## Task description
Below is the data. Give it again, complete and exact.

— START —

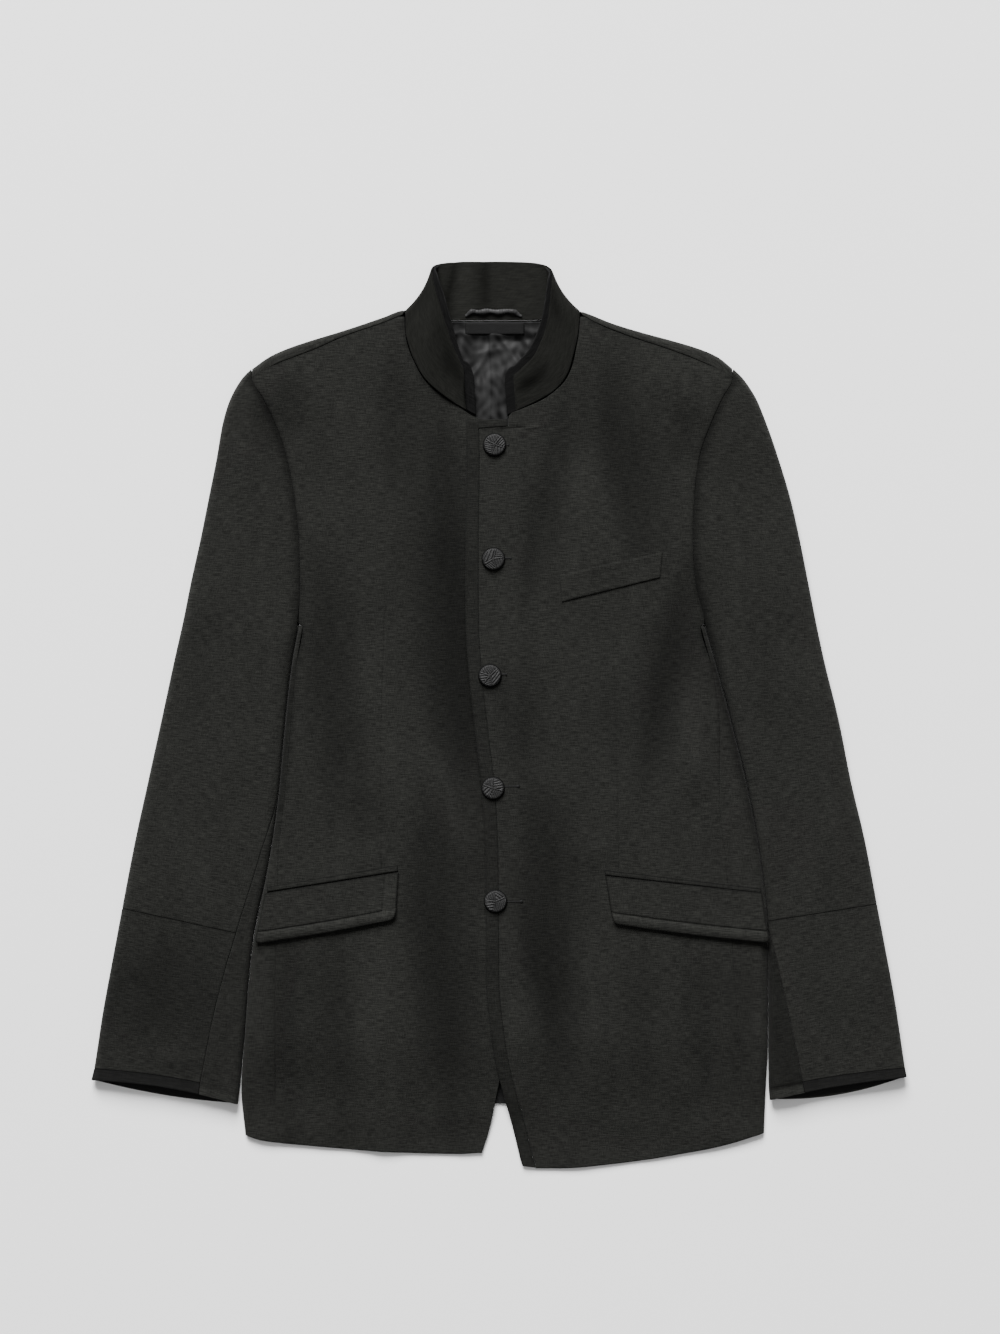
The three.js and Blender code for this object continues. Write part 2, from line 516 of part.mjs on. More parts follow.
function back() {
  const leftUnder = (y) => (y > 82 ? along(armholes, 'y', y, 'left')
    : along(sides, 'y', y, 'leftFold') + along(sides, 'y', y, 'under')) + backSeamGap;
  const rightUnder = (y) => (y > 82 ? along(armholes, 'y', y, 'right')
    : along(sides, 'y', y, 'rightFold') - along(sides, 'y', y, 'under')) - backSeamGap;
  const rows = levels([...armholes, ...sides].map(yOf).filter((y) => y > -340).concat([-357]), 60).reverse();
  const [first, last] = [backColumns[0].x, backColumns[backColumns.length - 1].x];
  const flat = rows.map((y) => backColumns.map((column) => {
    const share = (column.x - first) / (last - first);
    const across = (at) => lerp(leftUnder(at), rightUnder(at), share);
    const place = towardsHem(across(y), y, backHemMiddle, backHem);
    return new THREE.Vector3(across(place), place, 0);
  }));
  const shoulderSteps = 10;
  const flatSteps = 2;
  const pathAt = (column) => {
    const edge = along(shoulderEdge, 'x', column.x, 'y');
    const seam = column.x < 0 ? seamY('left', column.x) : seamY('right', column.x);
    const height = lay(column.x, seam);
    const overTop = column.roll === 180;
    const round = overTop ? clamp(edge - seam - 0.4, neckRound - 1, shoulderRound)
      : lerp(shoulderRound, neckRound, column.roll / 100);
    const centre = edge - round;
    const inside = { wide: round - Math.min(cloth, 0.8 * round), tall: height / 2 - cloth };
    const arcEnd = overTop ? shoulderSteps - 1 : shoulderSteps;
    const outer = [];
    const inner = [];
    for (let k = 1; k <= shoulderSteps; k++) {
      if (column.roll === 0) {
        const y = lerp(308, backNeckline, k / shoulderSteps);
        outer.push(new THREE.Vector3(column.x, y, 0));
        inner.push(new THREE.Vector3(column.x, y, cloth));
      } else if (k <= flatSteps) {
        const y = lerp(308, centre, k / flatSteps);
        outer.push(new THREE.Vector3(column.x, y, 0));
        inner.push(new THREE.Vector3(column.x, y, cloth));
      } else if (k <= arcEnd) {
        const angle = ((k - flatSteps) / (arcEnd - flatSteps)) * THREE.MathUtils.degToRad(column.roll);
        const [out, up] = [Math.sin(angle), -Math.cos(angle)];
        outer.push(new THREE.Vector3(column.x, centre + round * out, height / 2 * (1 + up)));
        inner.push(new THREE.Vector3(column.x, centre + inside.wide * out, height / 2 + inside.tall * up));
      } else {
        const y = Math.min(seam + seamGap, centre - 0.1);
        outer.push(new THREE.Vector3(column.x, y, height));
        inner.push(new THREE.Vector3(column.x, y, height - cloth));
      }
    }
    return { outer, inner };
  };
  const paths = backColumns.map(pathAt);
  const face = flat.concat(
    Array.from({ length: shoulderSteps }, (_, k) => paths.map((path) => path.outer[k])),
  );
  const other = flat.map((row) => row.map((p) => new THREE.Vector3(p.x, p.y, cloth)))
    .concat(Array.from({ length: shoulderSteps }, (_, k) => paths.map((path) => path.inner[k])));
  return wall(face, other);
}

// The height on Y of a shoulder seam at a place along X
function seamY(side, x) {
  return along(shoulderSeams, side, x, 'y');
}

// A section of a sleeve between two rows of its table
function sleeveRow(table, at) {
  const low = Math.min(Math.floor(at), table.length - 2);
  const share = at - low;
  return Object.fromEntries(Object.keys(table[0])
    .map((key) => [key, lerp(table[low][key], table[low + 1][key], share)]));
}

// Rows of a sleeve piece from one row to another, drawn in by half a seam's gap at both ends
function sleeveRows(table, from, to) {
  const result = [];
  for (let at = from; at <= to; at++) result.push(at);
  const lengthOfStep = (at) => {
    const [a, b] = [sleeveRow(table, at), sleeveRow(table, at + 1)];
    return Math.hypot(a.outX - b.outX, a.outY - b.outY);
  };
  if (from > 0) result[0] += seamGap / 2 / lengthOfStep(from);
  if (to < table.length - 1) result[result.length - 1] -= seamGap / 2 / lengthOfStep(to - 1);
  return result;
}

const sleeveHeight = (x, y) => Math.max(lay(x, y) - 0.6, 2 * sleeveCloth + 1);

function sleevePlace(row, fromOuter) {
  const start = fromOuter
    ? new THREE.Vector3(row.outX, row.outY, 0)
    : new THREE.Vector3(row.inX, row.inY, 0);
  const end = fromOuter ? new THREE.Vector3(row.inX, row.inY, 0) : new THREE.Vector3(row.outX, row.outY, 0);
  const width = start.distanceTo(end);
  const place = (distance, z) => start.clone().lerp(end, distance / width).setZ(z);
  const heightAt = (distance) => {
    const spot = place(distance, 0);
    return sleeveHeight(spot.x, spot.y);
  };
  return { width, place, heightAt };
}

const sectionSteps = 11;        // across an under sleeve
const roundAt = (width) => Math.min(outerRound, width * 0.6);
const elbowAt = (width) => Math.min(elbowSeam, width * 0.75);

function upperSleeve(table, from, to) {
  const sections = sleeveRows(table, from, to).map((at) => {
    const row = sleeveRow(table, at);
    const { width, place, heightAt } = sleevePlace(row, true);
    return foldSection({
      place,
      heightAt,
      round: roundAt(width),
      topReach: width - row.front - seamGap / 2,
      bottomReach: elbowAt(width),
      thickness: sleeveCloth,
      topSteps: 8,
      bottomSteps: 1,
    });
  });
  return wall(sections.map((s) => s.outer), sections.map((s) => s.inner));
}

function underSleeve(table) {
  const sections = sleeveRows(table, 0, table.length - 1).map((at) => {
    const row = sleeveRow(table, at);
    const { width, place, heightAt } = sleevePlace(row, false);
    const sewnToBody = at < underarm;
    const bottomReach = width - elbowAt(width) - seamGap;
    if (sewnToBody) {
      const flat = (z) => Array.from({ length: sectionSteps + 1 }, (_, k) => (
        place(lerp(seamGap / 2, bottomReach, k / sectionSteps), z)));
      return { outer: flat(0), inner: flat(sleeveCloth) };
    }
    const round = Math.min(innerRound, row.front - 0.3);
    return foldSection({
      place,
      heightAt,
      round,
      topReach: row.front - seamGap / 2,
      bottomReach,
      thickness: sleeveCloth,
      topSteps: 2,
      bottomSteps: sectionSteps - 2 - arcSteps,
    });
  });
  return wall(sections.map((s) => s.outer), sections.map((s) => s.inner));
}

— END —

## Written solution
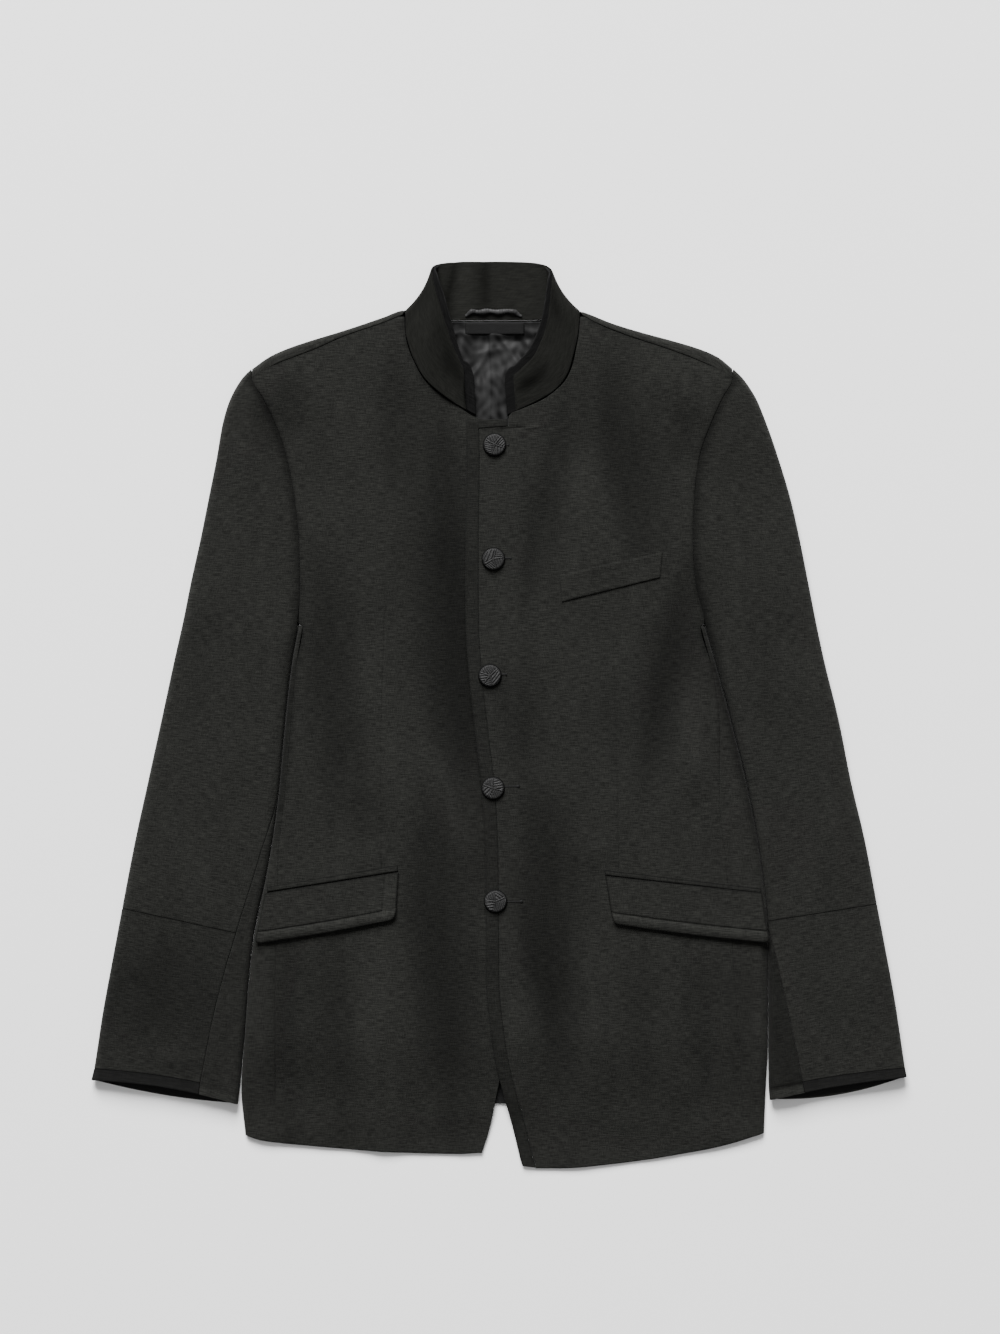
The three.js and Blender code for this object continues. Write part 2, from line 516 of part.mjs on. More parts follow.
function back() {
  const leftUnder = (y) => (y > 82 ? along(armholes, 'y', y, 'left')
    : along(sides, 'y', y, 'leftFold') + along(sides, 'y', y, 'under')) + backSeamGap;
  const rightUnder = (y) => (y > 82 ? along(armholes, 'y', y, 'right')
    : along(sides, 'y', y, 'rightFold') - along(sides, 'y', y, 'under')) - backSeamGap;
  const rows = levels([...armholes, ...sides].map(yOf).filter((y) => y > -340).concat([-357]), 60).reverse();
  const [first, last] = [backColumns[0].x, backColumns[backColumns.length - 1].x];
  const flat = rows.map((y) => backColumns.map((column) => {
    const share = (column.x - first) / (last - first);
    const across = (at) => lerp(leftUnder(at), rightUnder(at), share);
    const place = towardsHem(across(y), y, backHemMiddle, backHem);
    return new THREE.Vector3(across(place), place, 0);
  }));
  const shoulderSteps = 10;
  const flatSteps = 2;
  const pathAt = (column) => {
    const edge = along(shoulderEdge, 'x', column.x, 'y');
    const seam = column.x < 0 ? seamY('left', column.x) : seamY('right', column.x);
    const height = lay(column.x, seam);
    const overTop = column.roll === 180;
    const round = overTop ? clamp(edge - seam - 0.4, neckRound - 1, shoulderRound)
      : lerp(shoulderRound, neckRound, column.roll / 100);
    const centre = edge - round;
    const inside = { wide: round - Math.min(cloth, 0.8 * round), tall: height / 2 - cloth };
    const arcEnd = overTop ? shoulderSteps - 1 : shoulderSteps;
    const outer = [];
    const inner = [];
    for (let k = 1; k <= shoulderSteps; k++) {
      if (column.roll === 0) {
        const y = lerp(308, backNeckline, k / shoulderSteps);
        outer.push(new THREE.Vector3(column.x, y, 0));
        inner.push(new THREE.Vector3(column.x, y, cloth));
      } else if (k <= flatSteps) {
        const y = lerp(308, centre, k / flatSteps);
        outer.push(new THREE.Vector3(column.x, y, 0));
        inner.push(new THREE.Vector3(column.x, y, cloth));
      } else if (k <= arcEnd) {
        const angle = ((k - flatSteps) / (arcEnd - flatSteps)) * THREE.MathUtils.degToRad(column.roll);
        const [out, up] = [Math.sin(angle), -Math.cos(angle)];
        outer.push(new THREE.Vector3(column.x, centre + round * out, height / 2 * (1 + up)));
        inner.push(new THREE.Vector3(column.x, centre + inside.wide * out, height / 2 + inside.tall * up));
      } else {
        const y = Math.min(seam + seamGap, centre - 0.1);
        outer.push(new THREE.Vector3(column.x, y, height));
        inner.push(new THREE.Vector3(column.x, y, height - cloth));
      }
    }
    return { outer, inner };
  };
  const paths = backColumns.map(pathAt);
  const face = flat.concat(
    Array.from({ length: shoulderSteps }, (_, k) => paths.map((path) => path.outer[k])),
  );
  const other = flat.map((row) => row.map((p) => new THREE.Vector3(p.x, p.y, cloth)))
    .concat(Array.from({ length: shoulderSteps }, (_, k) => paths.map((path) => path.inner[k])));
  return wall(face, other);
}

// The height on Y of a shoulder seam at a place along X
function seamY(side, x) {
  return along(shoulderSeams, side, x, 'y');
}

// A section of a sleeve between two rows of its table
function sleeveRow(table, at) {
  const low = Math.min(Math.floor(at), table.length - 2);
  const share = at - low;
  return Object.fromEntries(Object.keys(table[0])
    .map((key) => [key, lerp(table[low][key], table[low + 1][key], share)]));
}

// Rows of a sleeve piece from one row to another, drawn in by half a seam's gap at both ends
function sleeveRows(table, from, to) {
  const result = [];
  for (let at = from; at <= to; at++) result.push(at);
  const lengthOfStep = (at) => {
    const [a, b] = [sleeveRow(table, at), sleeveRow(table, at + 1)];
    return Math.hypot(a.outX - b.outX, a.outY - b.outY);
  };
  if (from > 0) result[0] += seamGap / 2 / lengthOfStep(from);
  if (to < table.length - 1) result[result.length - 1] -= seamGap / 2 / lengthOfStep(to - 1);
  return result;
}

const sleeveHeight = (x, y) => Math.max(lay(x, y) - 0.6, 2 * sleeveCloth + 1);

function sleevePlace(row, fromOuter) {
  const start = fromOuter
    ? new THREE.Vector3(row.outX, row.outY, 0)
    : new THREE.Vector3(row.inX, row.inY, 0);
  const end = fromOuter ? new THREE.Vector3(row.inX, row.inY, 0) : new THREE.Vector3(row.outX, row.outY, 0);
  const width = start.distanceTo(end);
  const place = (distance, z) => start.clone().lerp(end, distance / width).setZ(z);
  const heightAt = (distance) => {
    const spot = place(distance, 0);
    return sleeveHeight(spot.x, spot.y);
  };
  return { width, place, heightAt };
}

const sectionSteps = 11;        // across an under sleeve
const roundAt = (width) => Math.min(outerRound, width * 0.6);
const elbowAt = (width) => Math.min(elbowSeam, width * 0.75);

function upperSleeve(table, from, to) {
  const sections = sleeveRows(table, from, to).map((at) => {
    const row = sleeveRow(table, at);
    const { width, place, heightAt } = sleevePlace(row, true);
    return foldSection({
      place,
      heightAt,
      round: roundAt(width),
      topReach: width - row.front - seamGap / 2,
      bottomReach: elbowAt(width),
      thickness: sleeveCloth,
      topSteps: 8,
      bottomSteps: 1,
    });
  });
  return wall(sections.map((s) => s.outer), sections.map((s) => s.inner));
}

function underSleeve(table) {
  const sections = sleeveRows(table, 0, table.length - 1).map((at) => {
    const row = sleeveRow(table, at);
    const { width, place, heightAt } = sleevePlace(row, false);
    const sewnToBody = at < underarm;
    const bottomReach = width - elbowAt(width) - seamGap;
    if (sewnToBody) {
      const flat = (z) => Array.from({ length: sectionSteps + 1 }, (_, k) => (
        place(lerp(seamGap / 2, bottomReach, k / sectionSteps), z)));
      return { outer: flat(0), inner: flat(sleeveCloth) };
    }
    const round = Math.min(innerRound, row.front - 0.3);
    return foldSection({
      place,
      heightAt,
      round,
      topReach: row.front - seamGap / 2,
      bottomReach,
      thickness: sleeveCloth,
      topSteps: 2,
      bottomSteps: sectionSteps - 2 - arcSteps,
    });
  });
  return wall(sections.map((s) => s.outer), sections.map((s) => s.inner));
}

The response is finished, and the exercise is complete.